Далее мэтр слегка подслащивает пилюлю: «По основной идее задачи футуризма очень близки к задачам всех, стремившихся проникнуть в мир четырех измерений. Футуристы хотят изображать вещи не в разрезе одного момента и не с одной стороны, а в текучести времени и со всех сторон „кубично“. Они не удовлетворяются старыми слабыми, ищут новых слов, новых понятий. Тут видно нечто очень похожее на ‹…› идеи Хинтона». Футуристы, по Успенскому, слишком самонадеянны, они считают, что их искусство позволит им достичь высших измерений и привести туда своих зрителей и слушателей, но они должны развивать для этого оккультные способности иными средствами. Искусства, даже самого авангардного, для этого недостаточно. Успенский противоречит сам себе, потому что совсем недавно он раздавал авансы именно искусству, называя его самым главным методом развития «высшей интуиции». В чем же дело?

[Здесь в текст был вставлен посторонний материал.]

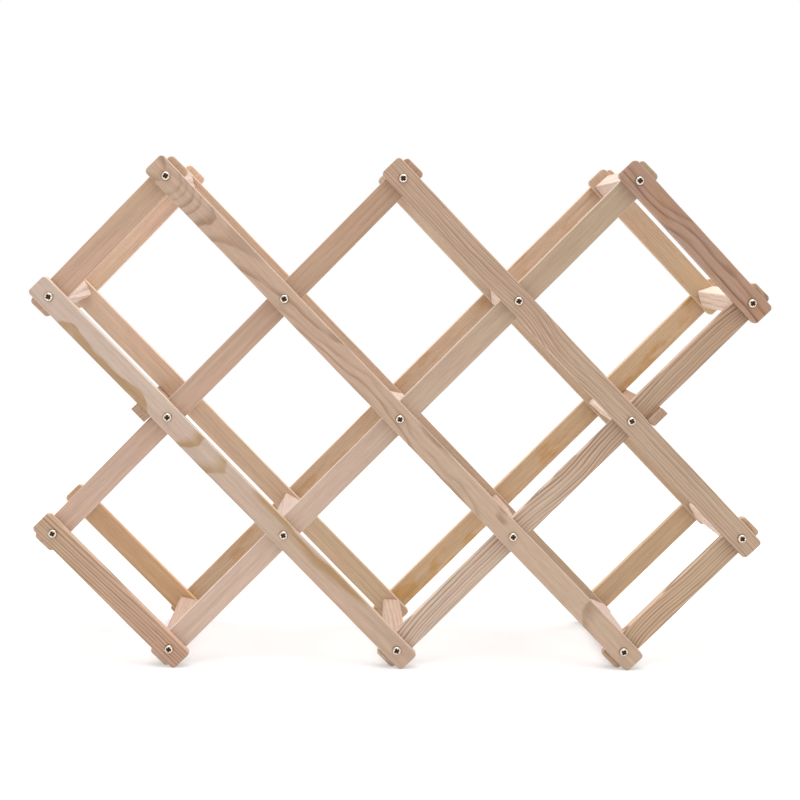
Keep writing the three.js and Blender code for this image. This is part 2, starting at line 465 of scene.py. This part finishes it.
# Each slat: its colour at its left and right end as display values, its rings and its pith line.
SLAT_LOOKS = {
    "front_falling_slat_1": dict(
        base=(199, 178, 162), base_end=(193, 167, 145), late=HONEY,
        spacing=4.2, width=0.55, warp=2.4, strength=1.9, seed=3.1,
        pith=[
            (-194, -8, -39.5), (-166, -8, -39.5), (-160, -12.5, -38.4), (-153, -10.9, -37.8),
            (-146, -11.6, -37.9), (-140, -11.2, -38.2), (-110, -11.6, -38.3), (-100, -12, -37.9),
            (-92, -12, -37.5), (-86, -12, -37.5), (-78, -12, -38.2), (-72, -12, -38.9),
            (-66, -8, -39.5), (-50, -3, -40.6), (-40, 1, -42.7), (-27, 2, -44.8), (-17, 1, -46),
            (4, 0, -48.1), (12, -1, -48.3), (25, -5, -48.8), (60, -8, -49), (100, -9, -49),
            (130, -7, -48.6), (150, -3, -48.4), (190, -1, -48.3),
        ],
    ),
    "front_falling_slat_2": dict(
        base=(192, 164, 142), base_end=(194, 168, 145), late=BROWN,
        spacing=2.5, width=0.6, warp=4, strength=1.0, seed=7.7,
        pith=[
            (-254, -1, -20), (-200, -1, -33), (-170, 6, -36), (-117, 12, -38), (0, 14, -41),
            (20, 12, -39.8), (40, 8, -40.5), (80, 8, -40.9), (100, 6, -40.3), (115, 2, -40.6),
            (190, 1, -40.6), (200, 3, -39.7), (213, 3, -38.3), (222, 1, -37.8), (254, 0, -37.8),
        ],
    ),
    "front_falling_slat_3": dict(
        base=(191, 162, 139), base_end=(190, 164, 140), late=DARK_BROWN,
        spacing=2.3, width=0.7, warp=3.2, strength=0.9, seed=1.4,
        pith=[(-190, 60, 4), (-80, 60, 4), (-50, 62, 4), (-10, 57, 4), (40, 59.5, 4), (180, 60, 4)],
    ),
    "front_falling_slat_4": dict(
        base=(170, 138, 118), base_end=(173, 140, 118), late=(0.50, 0.40, 0.31),
        patch=(1.0, 0.92, 0.76), patches=0.8, spacing=3.8, width=0.5, warp=6, strength=1.0, seed=9.2,
        pith=[(-74, 8, -10), (-40, 9, -9), (0, 12, -12), (74, 10, -12)],
    ),
    "front_falling_slat_5": dict(
        base=(193, 163, 136), base_end=(195, 160, 135), late=DARK_BROWN,
        spacing=2.5, width=0.65, warp=2.2, strength=1.15, seed=4.6,
        pith=[(-74, 46, 5), (74, 50, 5)],
    ),
    "front_rising_slat_1": dict(
        base=(198, 164, 141), base_end=(198, 167, 140), late=BROWN,
        spacing=1.6, width=0.8, warp=1.5, strength=0.45, seed=5.3,
        pith=[(-74, 50, 4), (74, 49, 4)],
    ),
    "front_rising_slat_2": dict(
        base=(200, 171, 152), base_end=(182, 150, 124), late=SOFT_BROWN,
        spacing=3.0, width=0.7, warp=4, strength=0.4, seed=6.9,
        pith=[(-190, 40, -30), (190, 34, -26)],
    ),
    "front_rising_slat_3": dict(
        base=(205, 180, 162), base_end=(181, 158, 133), late=SOFT_BROWN,
        spacing=4.2, width=0.7, warp=5, strength=0.3, seed=2.2,
        pith=[(-250, 60, 40), (250, 66, 44)],
    ),
    "front_rising_slat_4": dict(
        base=(208, 186, 166), base_end=(184, 154, 127), late=DARK_BROWN,
        spacing=2.5, width=0.7, warp=3.6, strength=1.1, seed=8.4,
        pith=[
            (-192, 4, -50), (-174, 43, 6), (-80, 47, 6), (-40, 46, 6), (0, 42.5, 6), (40, 45.5, 6),
            (174, 46, 6), (192, 4, -50),
        ],
    ),
    "front_rising_slat_5": dict(
        base=(199, 170, 141), base_end=(194, 166, 138), late=DARK_BROWN,
        spacing=2.4, width=0.7, warp=2.5, strength=1.05, seed=0.7,
        pith=[(-72, 2, -50), (-55, 29, 6), (-30, 33.5, 6), (10, 31, 6), (55, 30, 6), (72, 2, -50)],
    ),
    # The rear slats are lighter and warmer than the front ones: painted light, for the light that reaches
    # inside the rack and bounces between its pieces.
    "rear_falling_slat_1": dict(
        base=(213, 183, 158), base_end=(208, 182, 151), late=SOFT_BROWN,
        spacing=2.6, warp=4, strength=0.5, seed=11.0,
        pith=[(-190, 60, 12), (190, 56, 12)],
    ),
    "rear_falling_slat_2": dict(
        base=(207, 175, 148), base_end=(191, 165, 139), late=SOFT_BROWN,
        spacing=2.4, warp=4, strength=0.6, seed=12.0,
        pith=[(-250, 40, 12), (250, 46, 12)],
    ),
    "rear_falling_slat_3": dict(
        base=(201, 176, 152), base_end=(198, 172, 143), late=BROWN,
        spacing=2.2, warp=3, strength=0.5, seed=13.0,
        pith=[(-190, 50, 10), (190, 50, 10)],
    ),
    "rear_falling_slat_4": dict(
        base=(200, 169, 142), base_end=(200, 171, 136), late=BROWN,
        spacing=2.0, warp=2, strength=0.5, seed=14.0,
        pith=[(-74, 60, 5), (74, 60, 5)],
    ),
    "rear_falling_slat_5": dict(
        base=(203, 166, 131), base_end=(210, 172, 132), late=SOFT_BROWN,
        spacing=3.2, warp=5, strength=0.4, seed=15.0,
        pith=[(-74, 80, 22), (74, 80, 22)],
    ),
    "rear_rising_slat_1": dict(
        base=(218, 188, 160), base_end=(221, 188, 163), late=BROWN,
        spacing=2.0, warp=2, strength=0.5, seed=16.0,
        pith=[(-74, 60, 6), (74, 60, 6)],
    ),
    "rear_rising_slat_2": dict(
        base=(207, 180, 151), base_end=(205, 179, 153), late=BROWN,
        patch=(0.88, 0.74, 0.53), patches=0.9, spacing=2.6, warp=4, strength=0.5, seed=17.0,
        pith=[(-190, 56, 10), (190, 56, 10)],
    ),
    "rear_rising_slat_3": dict(
        base=(205, 175, 144), base_end=(203, 173, 146), late=SOFT_BROWN,
        patch=(0.90, 0.78, 0.60), patches=0.8, spacing=3.0, warp=5, strength=0.5, seed=18.0,
        pith=[(-250, 70, 20), (250, 70, 20)],
    ),
    "rear_rising_slat_4": dict(
        base=(212, 181, 145), base_end=(200, 169, 135), late=SOFT_BROWN,
        patch=(0.91, 0.78, 0.52), patches=1.0, spacing=3.2, warp=6, strength=0.4, seed=19.0,
        pith=[(-190, 60, 30), (190, 60, 30)],
    ),
    "rear_rising_slat_5": dict(
        base=(202, 172, 138), base_end=(199, 169, 135), late=SOFT_BROWN,
        spacing=2.6, warp=4, strength=0.5, seed=20.0,
        pith=[(-74, 60, 14), (74, 60, 14)],
    ),
}

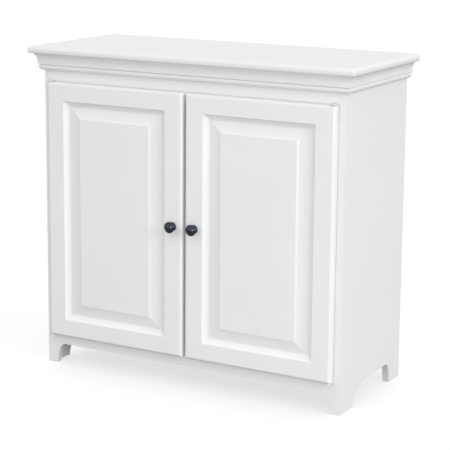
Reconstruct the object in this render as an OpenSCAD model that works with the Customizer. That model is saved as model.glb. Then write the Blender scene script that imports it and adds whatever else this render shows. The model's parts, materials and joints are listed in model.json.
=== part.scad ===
// Two-door storage cabinet on bracket feet: face-frame carcass, moulded crown
// under an overhanging top board, and overlay raised-panel doors on pivot hinges.
// Millimetres, +Z up, doors facing -Y. Origin: on the floor, in the middle of
// the bounding box. Inside the modules y = 0 is the front of the face frame.

/* [Carcass] */
// Width across the side panels
body_w = 914; // [800:1:1100]
// Depth from the front of the face frame to the back
body_d = 381; // [340:1:480]
// Height from the floor to the top surface
total_h = 900; // [860:1:1000]
// Thickness of the carcass boards, shelves and face frame
board_t = 19; // [18:0.5:21]
// Thickness of the back panel
back_t = 6; // [5:0.5:8]
// Width of each face-frame stile
stile_w = 50; // [46:1:60]
// Height of the visible band between the doors and the crown
frieze_h = 30; // [24:1:40]
// Height at which the cabinet floor's upper surface lies
floor_z = 108; // [104:1:125]
// Width of the two stretchers that carry the top board
stretcher_w = 70; // [60:1:90]

/* [Top board and crown] */
// Thickness of the top board
top_t = 20; // [18:0.5:25]
// Overhang of the top board at the front and the sides
overhang = 35; // [28:1:45]
// Rounding radius of the top board's upper edge
top_round = 11; // [6:0.5:12]
// Rounding radius of the top board's lower edge
top_round_low = 5; // [2:0.5:6]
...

Эстетически Петр Демьянович был довольно консервативен. Когда он столкнулся с результатами футуристических экспериментов, они вызвали у него прежде всего вкусовое отторжение. Не стоит забывать о том, что Успенский относился к своим идеям крайне серьезно. Манера футуристского эпатажа могла показаться ему пустым паясничанием. А игровой хохот футуристов в «Победе над солнцем» он мог просто принять на свой счет, в результате отказав им в праве изображать лелеемое им четвертое измерение.
Была, мне кажется, и еще одна причина, по которой Успенский отверг футуристов. К 1914 году он разочаровался в теософии, обвиняя ее адептов в том, что они прозревают в «астральной сфере» не более того, что видят на земле, разве что все «прозрачно и светится, и видно насквозь, и со всех сторон. Дальше их фантазия не идет!» Так и футуристы покушаются на высшие измерения с «негодными средствами». Но проникнуть туда можно, «только отказавшись от этого нашего мира». Успенский становится на путь аскетического отречения, и ему уже не по пути ни с футуристами, ни с «лжеоккультистами». Очень скоро на этом пути ему встретится еще более радикальный Гурджиев.